(Rows from a 3D modeling dataset)
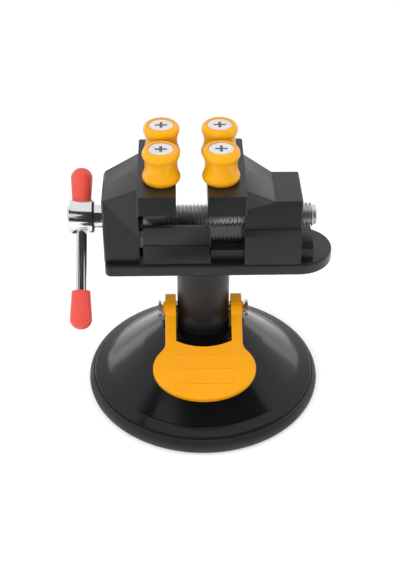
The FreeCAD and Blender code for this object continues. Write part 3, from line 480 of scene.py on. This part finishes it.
def makeCards():
    # dark room in front of the object, seen only in its glossy surfaces
    material = newMaterial("cardPaint", cards["colour"], cards["roughness"])[0]
    half = math.radians(cards["halfAngle"])
    top = math.radians(cards["topAngle"])
    wall = bmesh.new()
    bmesh.ops.create_uvsphere(wall, u_segments=cards["wallColumns"],
                              v_segments=cards["wallRows"], radius=cards["radius"])
    cutAway(wall, [((0, 0, cards["lift"]), (0, 0, -1)),
                   ((0, 0, cards["radius"] * math.sin(top)), (0, 0, 1)),
                   ((0, 0, 0), (math.cos(half), math.sin(half), 0)),
                   ((0, 0, 0), (-math.cos(half), math.sin(half), 0))])
    ground = bmesh.new()
    halfDepth = (cards["radius"] - cards["floorStart"]) / 2
    halfWidth = (cards["floorRight"] - cards["floorLeft"]) / 2
    bmesh.ops.create_grid(ground, x_segments=1, y_segments=1, size=1)
    bmesh.ops.scale(ground, verts=ground.verts, vec=(halfWidth, halfDepth, 1))
    middle = (cards["floorLeft"] + halfWidth, -cards["floorStart"] - halfDepth, cards["lift"])
    bmesh.ops.translate(ground, verts=ground.verts, vec=middle)
    for name, build in (("darkWall", wall), ("darkGround", ground)):
        card = addStage(name, build, material)
        card.visible_camera = False
        card.visible_diffuse = False
        card.visible_shadow = False
        card.visible_transmission = False


def makeLights():
    world = bpy.data.worlds.new("studioWorld")
    bpy.context.scene.world = world
    world.use_nodes = True
    tree = world.node_tree
    background = tree.nodes["Background"]
    background.inputs["Color"].default_value = (1, 1, 1, 1)
    strength = tree.nodes.new("ShaderNodeMapRange")
    strength.inputs["To Min"].default_value = worldStrength["lighting"]
    strength.inputs["To Max"].default_value = worldStrength["seen"]
    tree.links.new(seenRays(tree), strength.inputs["Value"])
    tree.links.new(strength.outputs["Result"], background.inputs["Strength"])
    for name, lamp in lamps.items():
        light = bpy.data.lights.new(name, "AREA")
        light.shape = "RECTANGLE"
        light.size, light.size_y = lamp["size"]
        light.energy = lamp["power"]
        holder = bpy.data.objects.new(name, light)
        holder.visible_glossy = lamp["mirrored"]
        bpy.context.scene.collection.objects.link(holder)
        lookAt(holder, lamp["place"], lamp["aim"])


def makeCamera():
    camera = bpy.data.cameras.new("photoCamera")
    camera.sensor_width = photoCamera["sensor"]
    camera.lens = photoCamera["lens"]
    camera.clip_start = photoCamera["clipStart"]
    holder = bpy.data.objects.new("photoCamera", camera)
    bpy.context.scene.collection.objects.link(holder)
    lookAt(holder, [c * mm for c in photoCamera["place"]], [c * mm for c in photoCamera["aim"]])
    bpy.context.scene.camera = holder
    bpy.context.scene.view_settings.view_transform = "Standard"


makeFloor()
makeCards()
makeLights()
makeCamera()
print("studio made")

bpy.context.view_layer.update()
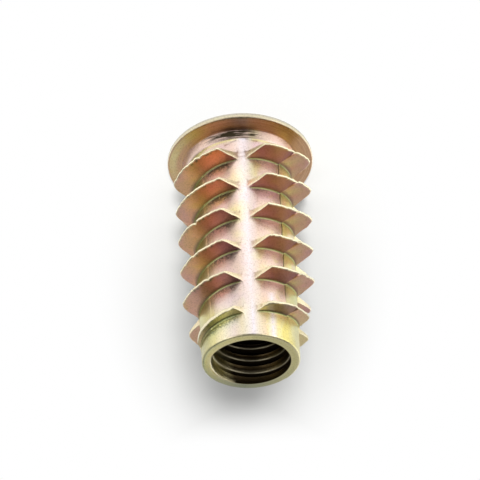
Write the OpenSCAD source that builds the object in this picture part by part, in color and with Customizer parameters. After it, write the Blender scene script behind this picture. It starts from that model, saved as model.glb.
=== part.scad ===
// Threaded insert for wood: a one-piece die-cast bush with a flange, a coarse
// outer thread broken by four lengthwise notches, a hexagon socket in the
// flange and a metric threaded hole from the socket to the nose.
//
// The insert stands on the face of its flange, which lies on z = 0, with its
// nose up. Angles run anticlockwise seen from the nose, from the notch that
// faces -Y.

/* [Body] */
// Overall length, from the face of the flange to the end of the nose
length = 25; // [21:0.5:35]
// Diameter of the core at the flange, before the casting's draft
core_d = 10.15; // [9.9:0.05:11.5]
// Diameter of the core at the end of the nose
nose_d = 9.3; // [9:0.05:10]
// Width of the bevel round the end of the nose
nose_bevel = 0.12; // [0.05:0.01:0.3]

/* [Flange] */
// Diameter of the flange
flange_d = 15; // [14.8:0.1:24]
// Thickness of the flange at its rim
flange_t = 0.6; // [0.5:0.05:1.5]
// Radius of the rounded edges of the rim
rim_r = 0.2; // [0.05:0.05:0.24]
// Diameter of the collar round the core, where it meets the flange
collar_d = 11.3; // [10.8:0.05:12.2]
// Height of the collar over the flange
collar_h = 0.65; // [0.3:0.05:1]

/* [Outer thread] */
// Diameter over the crests at the flange
thread_d = 14.55; // [13.4:0.05:14.7]
// Diameter over the crests where the lead at the nose begins
thread_end_d = 13.1; // [12.4:0.05:14]
// Diameter over the crest of the reduced last turn
lead_d = 12.25; // [11:0.05:12.9]
// Distance between neighbouring crests
pitch = 3.7; // [3.2:0.05:4.4]
// Height of the first full crest at the notch that faces -Y
crest_z = 3.7; // [3.2:0.05:4.5]
// Width of the land along the crest
crest_w = 0.22; // [0.12:0.02:0.5]
// Slope of the flank that faces the flange, from square to the axis
back_angle = 10; // [4:1:16]
// Slope of the flank that faces the nose, from square to the axis
front_angle = 5; // [2:1:16]
// Length of plain core between the end of the thread and the end of the nose
plain_nose = 2.3; // [1.6:0.1:4]
// Turn over which the thread grows out of the flange, in degrees
run_in = 150; // [90:10:240]
// Turn over which the thread dies away at the nose, in degrees
run_out = 65; // [40:5:120]

/* [Notches] */
// Number of notches round the thread
notches = 4; // [3:1:6]
// Angle between the two flat sides of a notch
notch_angle = 101; // [80:1:110]
// Width of bare core between the sides of a notch, at the flange
floor_w = 0.5; // [0.2:0.05:1.2]
// Width of bare core between the sides of a notch, at the nose
floor_end_w = 1.1; // [0.4:0.05:1.6]

/* [Threaded hole] */
// Diameter over the crests of the inner thread, an M8
bore_d = 6.8; // [5:0.05:7.2]
// Diameter of the mouth in the nose
mouth_d = 7.6; // [7.3:0.05:8.3]
// Depth over which the mouth narrows to the threaded hole
mouth_h = 3.2; // [0.5:0.1:6]
// Distance between neighbouring turns of the inner thread
inner_pitch = 1.25; // [1.25:0.25:1.75]
// Depth of the inner thread's groove below its crests
groove_h = 0.55; // [0.4:0.05:0.6]
// Width of the flat at the bottom of the groove
groove_w = 0.16; // [0.1:0.02:0.2]
// Depth of the groove below the end of the nose, at the wall that faces -Y
groove_z = 0.96; // [0.7:0.02:1.2]

/* [Drive socket] */
// Size of the hexagon across its flats
hex_af = 8; // [7.4:0.05:8.3]
// Depth of the hexagon below the face of the flange
hex_h = 7; // [3:0.25:10]
// Width of the bevel round the top of the hexagon
hex_bevel = 0.25; // [0.1:0.05:0.4]
// Slope of the seat between the hexagon and the hole, from square to the axis
seat_angle = 30; // [10:5:60]

/* [Hidden] */
// Points round a revolved surface
round_fn = 96;
// Steps of the inner thread's groove in one turn
groove_steps = 24;
// Half the angle of the inner thread's section
thread_half = 30;
// Overlap that joins solids and clears cuts
lap = 0.3;
// Points along an arc in an outline
arc_steps = 8;
// Steps of the ridge along the arc between two notches
crest_steps = 9;
// Parts of the notch angle at which the ridge has a section
notch_parts = [0, 0.45, 1];
// Run of the lead before the end of the thread, at its start and at its end
lead_from = 3;
lead_to = 1.7;
// Least height of the ridge's section where it lies inside the core
sunk_h = 0.1;
// Clearance of the buried start of the ridge from the face of the flange
face_gap = 0.1;
// Turn in which the ridge has grown over the core, and has none before it
start_turn = -330;

flank_tan = tan(notch_angle / 2);
thread_end_z = length - plain_nose;
end_turn = (thread_end_z - crest_z) / pitch * 360;
gold = [0.8, 0.68, 0.46];

// Radius of the drafted core at a height
function core_r(z) = core_d / 2 + (nose_d - core_d) / 2 * z / length;

// Radius of the crest at a height: tapered, then reduced on the last turn
function crest_r(z) = lookup(z, [
    [0, thread_d / 2],
    [thread_end_z - lead_from, thread_end_d / 2],
    [thread_end_z - lead_to, lead_d / 2]
]);

// Height of the ridge's crest at a turn, in degrees
function ridge_z(turn) = crest_z + pitch * turn / 360;

// Half the width of bare core in a notch, at a height
function half_floor(z) = (floor_w + (floor_end_w - floor_w) * z / length) / 2;

// Where the flat side of a notch would cross the notch's own centre line
function side_offset(z) =
    half_floor(z) - flank_tan * sqrt(pow(core_r(z), 2) - pow(half_floor(z), 2));

// Radius of the side of a notch, at an angle from the notch's centre line
function side_r(angle, z) =
    side_offset(z) / min(sin(angle) - flank_tan * cos(angle), -0.01);

// Angle from a notch's centre line to the corner where its side meets the crest
function corner_angle(r, z) =
    atan(flank_tan) + asin(side_offset(z) / (r * sqrt(1 + pow(flank_tan, 2))));

// Share of the full height that the ridge has at a turn
function growth(turn) = min(
    1,
    max(0, (turn - start_turn) / run_in),
    max(0, (end_turn - turn) / run_out)
);

// Radius of the top of the ridge at a turn
function top_r(turn, angle) =
    let (
        z = ridge_z(turn),
        grown = core_r(z) + (crest_r(z) - core_r(z)) * growth(turn)
    )
    max(core_r(z) - lap + sunk_h, min(grown, side_r(angle, z)));

// Section of the ridge at a turn: four points from the flange side to the nose
function section(turn, angle) =
    let (
        z = ridge_z(turn),
        top = top_r(turn, angle),
        root = core_r(z) - lap,
        drop = crest_r(z) - top,
        depth = crest_r(z) - root
    )
    [
        [root, max(z - crest_w / 2 - depth * tan(back_angle), face_gap)],
        [top, max(z - crest_w / 2 - drop * tan(back_angle), face_gap + sunk_h)],
        [top, max(z + crest_w / 2 + drop * tan(front_angle), face_gap + 2 * sunk_h)],
        [root, max(z + crest_w / 2 + depth * tan(front_angle), face_gap + 3 * sunk_h)]
    ];

// Angles of the ridge's sections between two notches, from the first notch
function notch_stations(turn) =
    let (
        z = ridge_z(turn),
        space = 360 / notches,
        corner = corner_angle(crest_r(z), z),
        arc = space - 2 * corner
    )
    concat(
        [for (part = notch_parts) part * corner],
        [for (i = [1 : crest_steps - 1]) corner + arc * i / crest_steps],
        [for (i = [len(notch_parts) - 1 : -1 : 1]) space - notch_parts[i] * corner]
    );

// All the ridge's sections, as pairs of the turn and the angle from a notch
function ridge_stations() =
    let (space = 360 / notches)
    [
        for (n = [floor(start_turn / space) : floor(end_turn / space)])
            for (a = notch_stations(n * space + space / 2))
                let (turn = n * space + a)
                if (turn >= start_turn && turn <= end_turn)
                    [turn, min(a, space - a)]
    ];

// Puts a point of a section on its turn
function wrapped(point, turn) = [point[0] * sin(turn), -point[0] * cos(turn), point[1]];

// Section of the inner thread's groove at a height, from below upwards
function groove_section(z) =
    let (
        crest = bore_d / 2 - lap / 2,
        bottom = bore_d / 2 + groove_h,
        half = groove_w / 2 + (bottom - crest) * tan(thread_half)
    )
    [
        [crest, z - half],
        [bottom, z - groove_w / 2],
        [bottom, z + groove_w / 2],
        [crest, z + half]
    ];

// Outline of the revolved body, with its rounded rim, collar and bevel
function body_outline() =
    let (
        rim = flange_d / 2,
        collar_z = flange_t + collar_h
    )
    concat(
        [[0, 0]],
        [for (i = [0 : arc_steps]) let (a = -90 + 90 * i / arc_steps)
            [rim - rim_r + rim_r * cos(a), rim_r + rim_r * sin(a)]],
        [for (i = [0 : arc_steps]) let (a = 90 * i / arc_steps)
            [rim - rim_r + rim_r * cos(a), flange_t - rim_r + rim_r * sin(a)]],
        [
            [collar_d / 2, flange_t],
            [core_r(collar_z), collar_z],
            [core_r(length - nose_bevel), length - nose_bevel],
            [nose_d / 2 - nose_bevel, length],
            [0, length]
        ]
    );

module body() {
    rotate_extrude($fn = round_fn) polygon(body_outline());
}

// Sweeps sections of four points along a helix into one solid
module sweep(sections) {
    last = len(sections) - 1;
    sides = [
        for (i = [0 : last - 1]) for (j = [0 : 3])
            let (a = 4 * i + j, b = 4 * i + (j + 1) % 4)
            each [[a, b + 4, a + 4], [a, b, b + 4]]
    ];
    ends = [
        [0, 2, 1], [0, 3, 2],
        [4 * last, 4 * last + 1, 4 * last + 2], [4 * last, 4 * last + 2, 4 * last + 3]
    ];
    polyhedron([for (s = sections) each s], concat(sides, ends));
}

// The coarse thread: one ridge along the helix, cut by the notches
module ridge() {
    sweep([
        for (s = ridge_stations()) [for (p = section(s[0], s[1])) wrapped(p, s[0])]
    ]);
}

// The inner thread's groove, from inside the socket out through the nose
module groove() {
    top_z = length - groove_z;
    first = -ceil((top_z - hex_h + lap) / inner_pitch * groove_steps);
    last = ceil((groove_z + inner_pitch) / inner_pitch * groove_steps);
    sweep([
        for (i = [first : last])
            let (turn = 360 * i / groove_steps, z = top_z + inner_pitch * turn / 360)
            [for (p = groove_section(z)) wrapped(p, turn + 180)]
    ]);
}

// The threaded hole with its tapered mouth, and the thread's groove
module bore() {
    cylinder(h = length + lap, d = bore_d, $fn = round_fn);
    translate([0, 0, length - mouth_h])
        cylinder(h = mouth_h, d1 = bore_d, d2 = mouth_d, $fn = round_fn);
    translate([0, 0, length])
        cylinder(h = lap, d = mouth_d, $fn = round_fn);
    groove();
}

// The hexagon socket, with a bevelled top and a sloping seat at the hole
module drive_socket() {
    across = hex_af / cos(30);
    mouth_across = across + 2 * (lap + hex_bevel) / cos(30);
    seat_h = (hex_af - bore_d) / 2 * tan(seat_angle);
    translate([0, 0, -lap])
        cylinder(h = hex_h + lap, d = across, $fn = 6);
    translate([0, 0, -lap])
        cylinder(h = lap + hex_bevel, d1 = mouth_across, d2 = across, $fn = 6);
    translate([0, 0, hex_h])
        cylinder(h = seat_h, d1 = hex_af, d2 = bore_d, $fn = round_fn);
}

module insert() {
    color(gold) difference() {
        union() {
            body();
            ridge();
        }
        bore();
        drive_socket();
    }
}

insert();
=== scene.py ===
import math

import bpy
import numpy as np
from mathutils import Matrix, Vector, noise


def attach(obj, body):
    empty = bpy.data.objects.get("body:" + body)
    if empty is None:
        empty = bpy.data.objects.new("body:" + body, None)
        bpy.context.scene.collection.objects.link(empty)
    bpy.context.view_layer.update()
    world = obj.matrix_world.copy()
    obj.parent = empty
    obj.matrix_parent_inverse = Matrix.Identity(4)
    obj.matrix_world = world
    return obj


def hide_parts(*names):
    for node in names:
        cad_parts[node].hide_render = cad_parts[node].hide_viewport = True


# Threaded insert: one die-cast piece that stands on its flange, nose up.
# Angles run anticlockwise seen from the nose, from the notch that faces -Y.
# Lengths are in millimetres and angles in degrees, unless a name says otherwise.
# Left and right are meant as in the photograph, where +X lies to the left.

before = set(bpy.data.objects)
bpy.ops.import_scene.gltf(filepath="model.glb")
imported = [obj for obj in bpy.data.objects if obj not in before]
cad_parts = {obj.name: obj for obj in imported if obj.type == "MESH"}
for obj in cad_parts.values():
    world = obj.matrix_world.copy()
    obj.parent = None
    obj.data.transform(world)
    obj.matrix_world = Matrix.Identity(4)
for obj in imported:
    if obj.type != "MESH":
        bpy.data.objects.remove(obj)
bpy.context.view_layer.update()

MM = 0.001
SEED = 11

# ---------------------------------------------------------------- sizes of the solid

LENGTH = 25.0
CORE_D, NOSE_D, NOSE_BEVEL = 10.15, 9.3, 0.12
FLANGE_D, FLANGE_T, RIM_R = 15.0, 0.6, 0.2
THREAD_D, THREAD_END_D, LEAD_D = 14.55, 13.1, 12.25
PITCH, CREST_Z, CREST_W = 3.7, 3.7, 0.22
BACK_TAN, FRONT_TAN = math.tan(math.radians(10)), math.tan(math.radians(5))
THREAD_END_Z = LENGTH - 2.3
LEAD_FROM, LEAD_TO = 3.0, 1.7
START_TURN, RUN_IN, RUN_OUT, RUN_OUT_POWER = -330.0, 150.0, 150.0, 0.8
END_TURN = (THREAD_END_Z - CREST_Z) / PITCH * 360 + 60
# Middle of each notch, how much nearer its first side stands to it, and how far
# the ridge's corners beside it are rounded
NOTCHES = (0.0, 94.0, 180.0, 270.5, 360.0)
NARROWER = (0.0, 3.5, 0.0, 0.0, 0.0)
CORNER_W = (0.15, 0.9, 0.5, 0.9, 0.15)
NOTCH_TAN = math.tan(math.radians(101 / 2))
FLOOR_W, FLOOR_END_W = 0.5, 1.1
BORE_D, MOUTH_D, MOUTH_H = 6.8, 7.6, 3.2
HEX_AF, HEX_H, HEX_BEVEL = 8.0, 7.0, 0.25
SEAT_H = (HEX_AF - BORE_D) / 2 * math.tan(math.radians(30))

# ---------------------------------------------------------------- what the casting adds

EDGE_R, EDGE_SHARE = 0.05, 0.2         # rounding along the crest, at most, and its share of
                                       # the ridge's height where that is low
ROOT_R, ROOT_SHARE = 0.12, 0.25        # fillet between the ridge and the core, likewise
EDGE_SOFT = 0.14                       # rounding of the flange's upper edge
SEAMS = (51.0, 138.0, 228.0, 312.1)    # parting lines between the four slides
SEAM_DARK = (0.15, 0.5, 0.5, 0.75)     # how dark each one is
SEAM_W, SEAM_DEPTH = 1.2, 0.07         # half the angle that a parting line takes, its depth
SEAM_END_Z = (22, 20)                  # heights where it ends and where it's still full
SLIDE_STEP = (0.0, 0.03, -0.01, 0.04)  # how far each slide's surface stands off
RIGHT_SLIDE, FRONT_RIGHT = 3, 4        # count of parting lines passed on these slides
# How far the crest stands off the taper, by angle, and the heights over which that fades
BULGE_ANGLES = (228, 255, 290, 298, 311, 313, 330)
BULGES = (0.0, 0.3, 0.4, 0.46, 0.24, 0.0, 0.0)
BULGE_END_Z = (20.0, 21.5)
# Share of each slide's straight pull in the tilt of its flanks, by angle
LEAN_ANGLES = (0.0, 51.0, 94.0, 138.0, 183.0, 228.0, 270.0, 312.1, 335.0)
LEAN_SHARES = (0.3, 0.15, 0.3, 0.6, 0.6, 0.6, 0.8, 1.0, 0.8)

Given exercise
Beginning with the line that contains "Write the OpenSCAD" and ending with the line that contains "collar_h = 0.65; // [0.3:0.05:1]", repeat exactly those lines and no others.

Full answer
Write the OpenSCAD source that builds the object in this picture part by part, in color and with Customizer parameters. After it, write the Blender scene script behind this picture. It starts from that model, saved as model.glb.
=== part.scad ===
// Threaded insert for wood: a one-piece die-cast bush with a flange, a coarse
// outer thread broken by four lengthwise notches, a hexagon socket in the
// flange and a metric threaded hole from the socket to the nose.
//
// The insert stands on the face of its flange, which lies on z = 0, with its
// nose up. Angles run anticlockwise seen from the nose, from the notch that
// faces -Y.

/* [Body] */
// Overall length, from the face of the flange to the end of the nose
length = 25; // [21:0.5:35]
// Diameter of the core at the flange, before the casting's draft
core_d = 10.15; // [9.9:0.05:11.5]
// Diameter of the core at the end of the nose
nose_d = 9.3; // [9:0.05:10]
// Width of the bevel round the end of the nose
nose_bevel = 0.12; // [0.05:0.01:0.3]

/* [Flange] */
// Diameter of the flange
flange_d = 15; // [14.8:0.1:24]
// Thickness of the flange at its rim
flange_t = 0.6; // [0.5:0.05:1.5]
// Radius of the rounded edges of the rim
rim_r = 0.2; // [0.05:0.05:0.24]
// Diameter of the collar round the core, where it meets the flange
collar_d = 11.3; // [10.8:0.05:12.2]
// Height of the collar over the flange
collar_h = 0.65; // [0.3:0.05:1]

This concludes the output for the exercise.